To transplant more established plants, follow the steps listed above.
However, follow the guidelines outlined in the “How and when to transplant” for the ideal time of year to move your desired plant.
If the plant has a rootball, take as much care as possible not to disturb it throughout the transplanting process.
Things to watch out for
Generally, transplanted plants thrive in their new environment.
However, they need to be babied in the days (and in the case of trees, months) after the transplant occurs.
It can take the roots some time to become accustomed to being in a new garden or pot, and this can cause issues with water retention early on.
Always ensure you’re watering at the base of a plant, so the water reaches the roots as quickly as possible.
Transplanted plants often require additional water shortly after planting because a lot of the water drains away before the roots manage to use it.
Methods of transplanting
Your method of transplanting will depend on the container it’s initially in and the place that you intend to relocate it to.

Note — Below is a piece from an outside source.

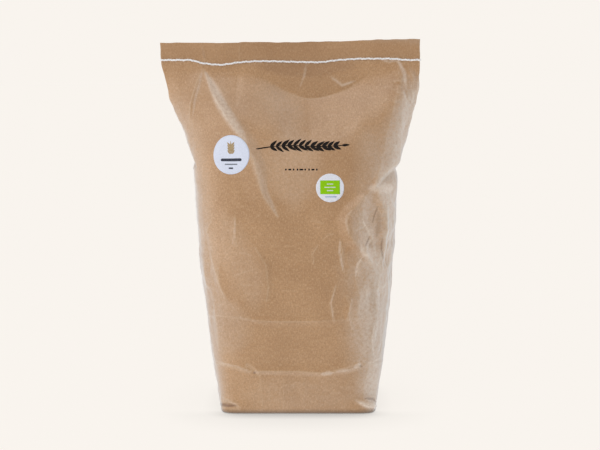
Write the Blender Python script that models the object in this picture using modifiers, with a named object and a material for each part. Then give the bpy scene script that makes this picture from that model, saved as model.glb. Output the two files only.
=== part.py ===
"""A kraft paper bag of flour, standing on its folded block bottom, with a sewn top and two round labels.

The bag starts as a flat paper tube. At the top the tube is still flat and is sewn shut. Further down the flour
fills it to a rounded box. Each height has one outline, a superellipse between the two side folds, and its points
are spaced evenly along the paper, so every column of the mesh is a straight line of the flat tube. Folds and
creases are then pressed into that surface from lines given on the flat paper.

Metres, +Z up, front towards -Y. The origin is under the middle of the bag, on the surface it stands on.
"""

import math

import bmesh
import bpy
import numpy as np

MM = 0.001

# The flat tube
FLAT_WIDTH = 281 * MM
HALF_FLAT = FLAT_WIDTH / 2
HEIGHT = 398 * MM
SEAM_HEIGHT = 377 * MM
BASE_EDGE_RADIUS = 5 * MM

# How far the sewing line and the cut edge rise or dip: place across, rise, both in millimetres
LIFT_START = 335 * MM
SEAM_LIFT = ((-141, 1), (-109, 1), (-94, -2.5), (-75, -4.2), (-55, -1.6), (-33, -0.3), (31, -1.4), (53, 1),
             (81, 2.4), (108, 2.4), (128, 1), (141, 1))
EDGE_LIFT = ((-141, -1.8), (-40, -1.3), (30, -0.6), (100, 1.8), (141, 2.5))

# The flat top waves a little to the front and the back
HEM_WAVE = 1.8 * MM
HEM_WAVE_LENGTH = 205 * MM
HEM_WAVE_START = 290 * MM

# The sewing thread, a stitch of the front and a stitch of the back
THREAD_DIAMETER = 1.8 * MM
THREAD_POINTS = 44
THREAD_END_GAP = 1.5 * MM
CLEARANCE = 0.3 * MM

# The labels: radius, then the middle on the flat front, across and up
LABEL_THICKNESS = 0.3 * MM
LABEL_CLEARANCE = 0.75 * MM
LABEL_RINGS = 5
LABEL_SEGMENTS = 36
LABELS = {"label_large": (20 * MM, -70.3 * MM, 277.5 * MM), "label_small": (15 * MM, 35.9 * MM, 243.5 * MM)}

# Mesh fineness
COLUMNS = 42
ROW_STEP = 7.0 * MM
OUTLINE_SAMPLES = 241

# The outline at each height, in millimetres: height, left fold, right fold, front depth, back depth, and how
# square the outline is across and along the depth. 2 and 2 make an ellipse, and 1 makes the ends sharp.
OUTLINES = (
    (0, -75, 93.5, 59, 59, 8.0, 7.0),
    (20, -80, 98.5, 61, 61, 5.5, 5.0),
    (50, -85, 104, 62, 62, 4.6, 4.0),
    (100, -91, 110.5, 61, 62, 4.0, 3.4),
    (150, -98, 115, 58, 60, 3.7, 3.0),
    (200, -101, 116.5, 54, 58, 3.8, 3.0),
    (240, -103.5, 117.5, 49, 53, 4.2, 3.0),
    (270, -106.5, 121.5, 44, 47, 4.4, 2.7),
    (300, -117, 129.5, 36, 38, 3.6, 1.9),
    (330, -129.5, 137, 26, 26, 2.8, 1.33),
    (353, -135, 139.5, 12.5, 12.5, 2.4, 1.12),
    (366, -138, 140.5, 4.0, 4.0, 2.6, 1.0),
    (373, -139.5, 140.5, 0.9, 0.9, 4.0, 1.0),
    (382, -140, 140.5, 0.7, 0.7, 6.0, 1.0),
    (398, -140.5, 140.5, 0.7, 0.7, 6.0, 1.0),
)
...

If it’s in a seed tray or pot, gently work the plant out and transfer to a hole in the ground.
If the plant is in a peat pot, gently break the pot and place in a hole.
If the plant is already in the ground and you wish to move it to a new location, dig out as much dirt as possible around the roots when moving it.
Is it OK to transplant during flowering?
It’s OK to transplant during flowering, but you need to be extra careful not to disturb the tiny root hairs at the end of the roots.
Otherwise, your plant won’t be able to capture water & key nutrients.
During flowering, plants put a lot of energy into producing flowers, pollen, and nectar. Ideally, you’d wait to transplant until after flowering is done, but with extra care, flowering plants can survive transplanting just fine.
Can plants recover from transplant shock?
Yes. Plants can absolutely recover from transplant shock.
Sometimes, you can help it along by providing extra water (and extra drainage), cutting the plant back, changing the soil pH, or making a simple sugar/water solution, but most plants will recover from transplant shock on their own.
What is the best time to transplant seedlings?
The best time to transplant seedlings depends on the weather the seedlings prefer.
If it’s an early perennial, transplant in late fall. If it’s an early annual, transplant in early spring.
If it’s a late perennial, transplant in early spring. If it’s a late annual, transplant in early summer.
Trees and shrubs should be transplanted when dormant (early spring or late fall). We’ve got an entire article on how to transplant seedlings.
Which vegetables can be transplanted?
All non-root vegetables and some root vegetables can be transplanted.
If your greenhouse lacks space, strategically, you want to plant seedlings that take a long time to grow (melons, tomatoes, onions).
Some plants do better with direct sowing, due to delicate root systems.
These include carrots, peas, and spinach, to name a few.